Unfortunately, according to the Arizona Constitution, the victim here doesn't even have the rights of other victims (which can include "entities" like neighborhood associations, corporations, etc.) because he's "in custody for an offense" (recently reaffirmed by the AZ Court of Appeals in this decision; which I was tipped off to by Eric Manch's blog). Likewise, if he was killed in this assault, his family wouldn't have the legal standing of other victims, either. It's no wonder cops here feel so free to violate their prisoners. That would seem to imply that we become less than human once a cop arrests us - whether he's the real criminal or not.

Whatever happened to the state's duty to protect "vulnerable adults"?

Shame on all the legislators, the state's prosecutors, and the victims' rights groups that endorsed that provision (and the voters, since it was put there by referendum). Frankly, I think curtailing prisoners' rights when they're victimized encourages this kind of behavior, and the state of Arizona should be sued by every victim of state violence for not extending equal protection to all persons, whether or not the state has them in custody. The AZ Constitution doesn't even differentiate between pre-trial detainees and the convicted when depriving those "in custody" of their constitutional rights as victims, so it treats the guilty and those presumed to be innocent (and too poor to post bail) the same.

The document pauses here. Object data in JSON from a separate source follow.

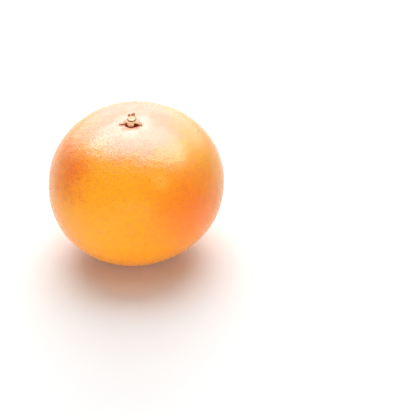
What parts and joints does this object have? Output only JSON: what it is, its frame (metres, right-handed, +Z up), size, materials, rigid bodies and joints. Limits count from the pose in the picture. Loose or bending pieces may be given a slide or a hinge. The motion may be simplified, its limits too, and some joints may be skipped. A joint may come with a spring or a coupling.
{
  "type": "grapefruit",
  "caption": "Whole round fruit, a little wider than tall, with a dried star-shaped calyx and a clipped stem stub on top.",
  "frame": {"origin": "on the surface that the fruit stands on, under the middle of its outline", "axes": "+Z up from the blossom end to the stem end; the stem end leans about 7 degrees towards -Y and 1 degree towards -X; -Y is the side seen from the front"},
  "size_m": [0.11, 0.11, 0.0983],
  "materials": {
    "rind": "waxy pebbled citrus rind, yellow-orange with a redder blush on the left",
    "calyx": "dry tan-brown sepals",
    "stem": "dry cream pith inside a thin tan bark"
  },
  "bodies": {
    "root": {"fruit": "rind", "calyx": "calyx", "stem_stub": "stem"}
  },
  "joints": []
}
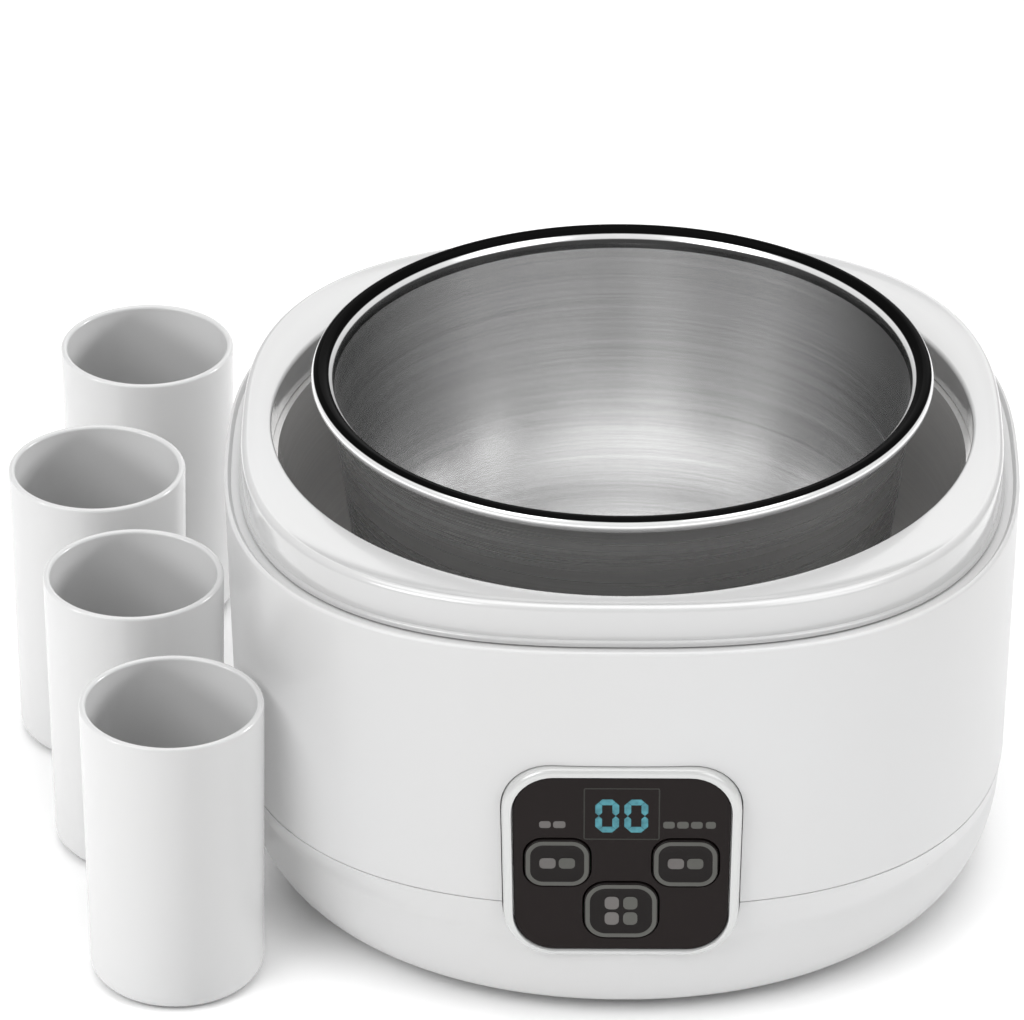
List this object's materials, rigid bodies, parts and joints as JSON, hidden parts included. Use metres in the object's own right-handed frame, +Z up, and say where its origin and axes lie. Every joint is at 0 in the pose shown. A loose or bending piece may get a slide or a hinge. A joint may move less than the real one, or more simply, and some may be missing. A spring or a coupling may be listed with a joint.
{
  "type": "yogurt maker",
  "caption": "Countertop yogurt maker: rounded-square heated base with a key panel, a lift-out steel bowl in a round heating chamber, and separate serving cups.",
  "frame": {"origin": "on the floor, under the middle of the box that the base and the cups fill together", "axes": "+Z up, -Y towards the user's side with the control panel, +X to the user's right"},
  "size_m": [0.2728, 0.252, 0.1425],
  "materials": {
    "white_shell": "white moulded plastic, satin gloss",
    "white_collar": "white moulded plastic, satin gloss",
    "bezel_silver": "pale silver painted plastic, satin",
    "pane_black": "gloss black",
    "key_black": "gloss black with a pale ring",
    "chamber_grey": "dark grey anodised, satin",
    "bowl_steel": "brushed wall, polished rim",
    "cup_white": "white moulded plastic, satin",
    "foot_rubber": "matte",
    "screw_steel": "zinc plated",
    "pin_metal": "nickel plated",
    "heater_metal": "raw aluminium",
    "element_dark": "dark sheath",
    "insulation_felt": "glass fibre felt",
    "board_green": "solder mask",
    "part_dark": "moulded",
    "lead_sleeve": "insulation"
  },
  "bodies": {
    "base": {"body_shell": "white_shell", "base_shell": "white_shell", "base_cover": "white_shell", "top_ring": "white_collar", "panel_bezel": "bezel_silver", "panel_window": "pane_black", "heating_chamber": "chamber_grey", "foot_1": "foot_rubber", "foot_2": "foot_rubber", "foot_3": "foot_rubber", "foot_4": "foot_rubber", "base_screw_1": "screw_steel", "base_screw_2": "screw_steel", "base_screw_3": "screw_steel", "base_screw_4": "screw_steel", "inlet_pin_left": "pin_metal", "inlet_pin_right": "pin_metal", "heater_plate": "heater_metal", "heater_clamp": "heater_metal", "temperature_sensor": "heater_metal", "heater_element": "element_dark", "insulation_sleeve": "insulation_felt", "thermal_fuse": "insulation_felt", "control_board": "board_green", "power_board": "board_green", "terminal_block": "board_green", "display_module": "part_dark", "buzzer": "part_dark", "controller_chip": "part_dark", "switch_left": "part_dark", "switch_right": "part_dark", "switch_center": "part_dark", "transformer": "part_dark", "relay": "part_dark", "capacitor": "part_dark", "inlet_socket": "part_dark", "inlet_lead": "lead_sleeve", "heater_lead": "lead_sleeve", "ribbon_cable": "lead_sleeve"},
    "bowl": {"inner_bowl": "bowl_steel"},
    "cup_1": {"cup_1": "cup_white"},
    "cup_2": {"cup_2": "cup_white"},
    "cup_3": {"cup_3": "cup_white"},
    "cup_4": {"cup_4": "cup_white"},
    "key_left": {"key_left": "key_black"},
    "key_right": {"key_right": "key_black"},
    "key_center": {"key_center": "key_black"}
  },
  "joints": [
    {"name": "bowl_lift", "type": "slide", "parent": "base", "child": "bowl", "axis": [0, 0, 1], "range_m": [0, 0.11]},
    {"name": "cup_1_lift", "type": "slide", "parent": "base", "child": "cup_1", "axis": [0, 0, 1], "range_m": [0, 0.09]},
    {"name": "cup_2_lift", "type": "slide", "parent": "base", "child": "cup_2", "axis": [0, 0, 1], "range_m": [0, 0.09]},
    {"name": "cup_3_lift", "type": "slide", "parent": "base", "child": "cup_3", "axis": [0, 0, 1], "range_m": [0, 0.09]},
    {"name": "cup_4_lift", "type": "slide", "parent": "base", "child": "cup_4", "axis": [0, 0, 1], "range_m": [0, 0.09]},
    {"name": "key_left_press", "type": "slide", "parent": "base", "child": "key_left", "axis": [0, 0.9997, 0.0262], "range_m": [0, 0.0006], "stiffness_N_per_m": 1500},
    {"name": "key_right_press", "type": "slide", "parent": "base", "child": "key_right", "axis": [0, 0.9997, 0.0262], "range_m": [0, 0.0006], "stiffness_N_per_m": 1500},
    {"name": "key_center_press", "type": "slide", "parent": "base", "child": "key_center", "axis": [0, 0.9997, 0.0262], "range_m": [0, 0.0006], "stiffness_N_per_m": 1500}
  ]
}
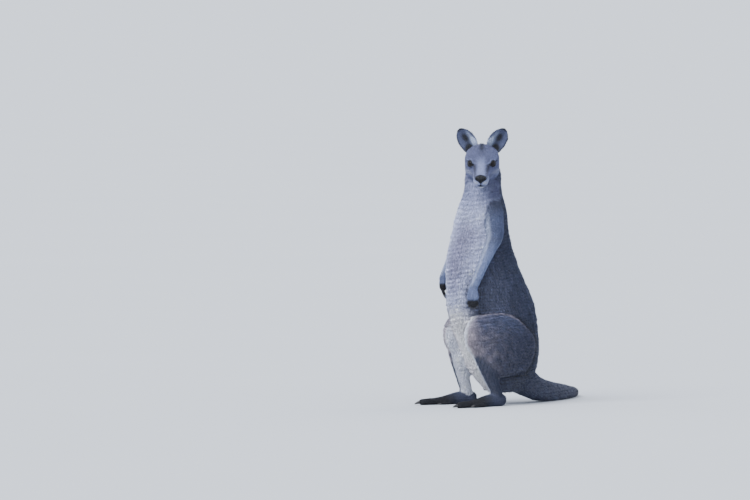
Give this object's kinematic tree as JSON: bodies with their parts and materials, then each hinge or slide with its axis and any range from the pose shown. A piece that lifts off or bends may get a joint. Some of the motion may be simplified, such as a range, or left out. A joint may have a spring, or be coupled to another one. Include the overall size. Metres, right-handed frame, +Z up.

More another time - I'm too disgusted and enraged. From the Maricopa County Sheriff's Office to the Phoenix PD to the AZ Department of Corrections, there are way too many violent criminals on the loose here with badges and guns and keys. I hope our new county prosecutor and state Attorney General have the ethical foundation and guts to nail them all.

I guess we'll see.

This kind of sickness spreads from the top down.